Fortunately for NAND it was possible to go 3D and avoid the cost of Extreme Ultra Violate (EUV) lithography. In comparison, DRAM has been using stacked or 3D capacitors for over 20 years, and over this time period the capacitors have been getting taller and skinnier. It’s not possible for DRAM to go 3D because it already is. 3D-NAND is like taking a single page of paper and binding it into a 32 or 64-page book with wires connecting each letter location on all the pages through the paper. Taking DRAM and converting it to 3D would be like taking a book and stacking them 32 or 64 high, and then wiring together each letter location on just one page from each book without disturbing any of the other pages.
Can DRAM be converted into a 3D architecture like NAND? Not a chance.
Just like with a logic device it is possible to scale the circuitry, but the major technical challenge with DRAM includes the need to scale down the capacitors without further degrading their electrical performance. Another challenge that logic does not have to deal with is the need for DRAM to connect the circuitry below the capacitors to the metal layers and routing above the capacitors. It’s not the most difficult challenge in DRAM fabrication, but another significant difference from logic or NAND fabrication.

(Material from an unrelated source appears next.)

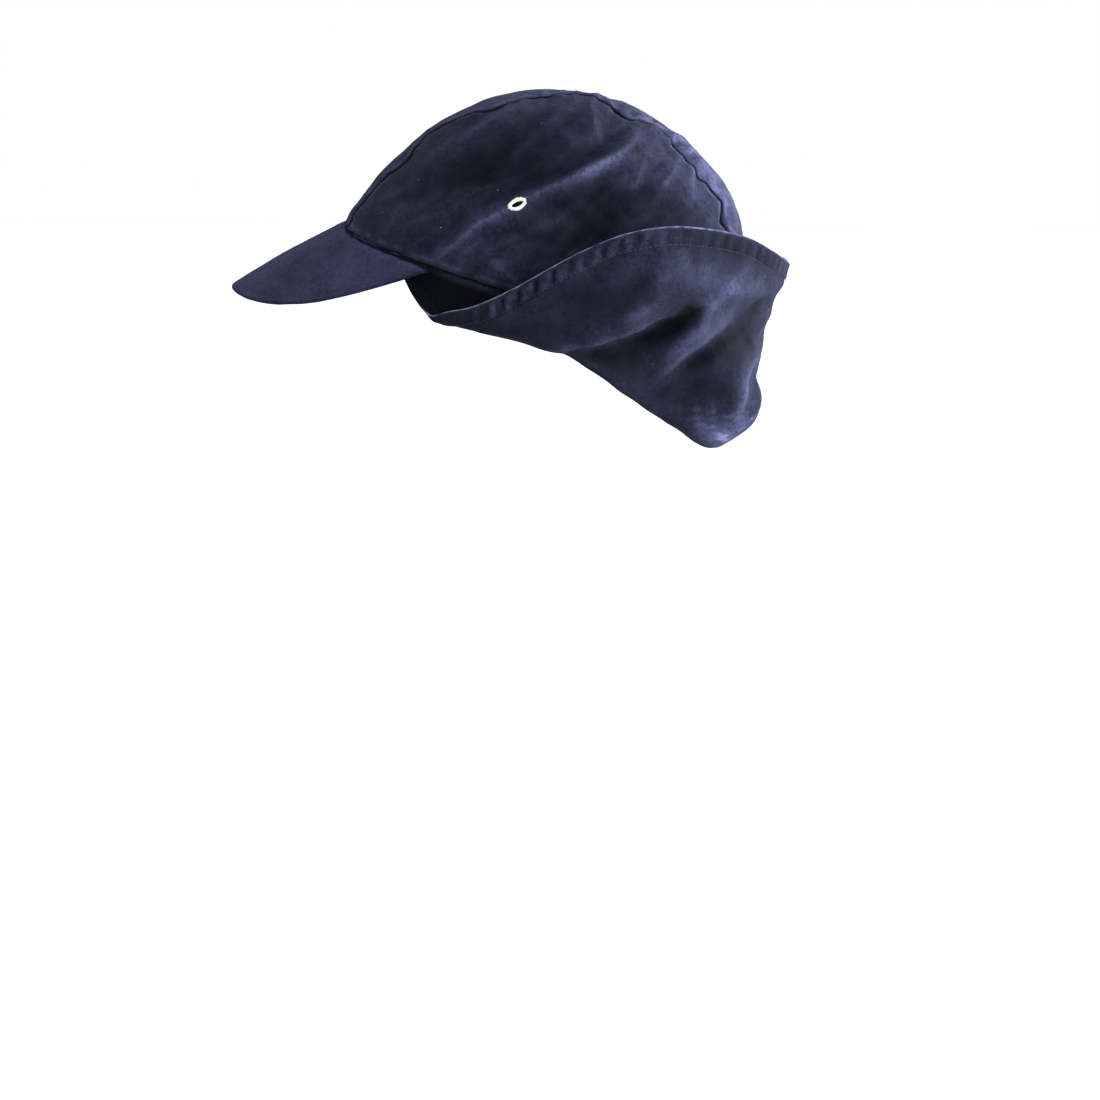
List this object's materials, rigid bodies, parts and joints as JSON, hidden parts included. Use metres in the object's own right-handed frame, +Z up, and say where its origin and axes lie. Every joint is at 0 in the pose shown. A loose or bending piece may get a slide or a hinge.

There is a significant economic challenge to be able to advance DRAM fabrication as well. DRAM (and NAND) are multi-sourced devices with commodity-like pricing in primary and secondary markets. This has caused DRAM to evolve into a highly available device that sells in the single digit price range ($0 to $9), whereas logic or CPU devices of similar die area sell in the multi-digit price range ($10 to $100). Really large die sell for $1000, and in some cases higher still in the case of high end FPGA devices. Considering the gross margins of the products in question, commodity memories cannot afford the high cost of advanced processing, whether EUV or advanced multi-exposure patterning, or to continue on the shrink path, because ultimately the end result is not a cost reduction. Memory is sold on a $/bit metric and if the next density DRAM costs more per bit customers will continue to use the prior generation device. This myth of Moore’s Law is that customers pay for performance, when, in reality, manufacturers produce less expensive product and have to bribe customers to adopt it with improved performance/$ metrics. Improved performance actually comes for free, just don’t tell the fanbois that.
Looking at the ASML roadmap it’s quite possible that DRAM may never migrate to EUV. It’s actually amazing the DRAM has made it this far, but every good run needs to come to an end eventually, and if there had been an easy and cost effective architecture to migrate to, it would have already happened.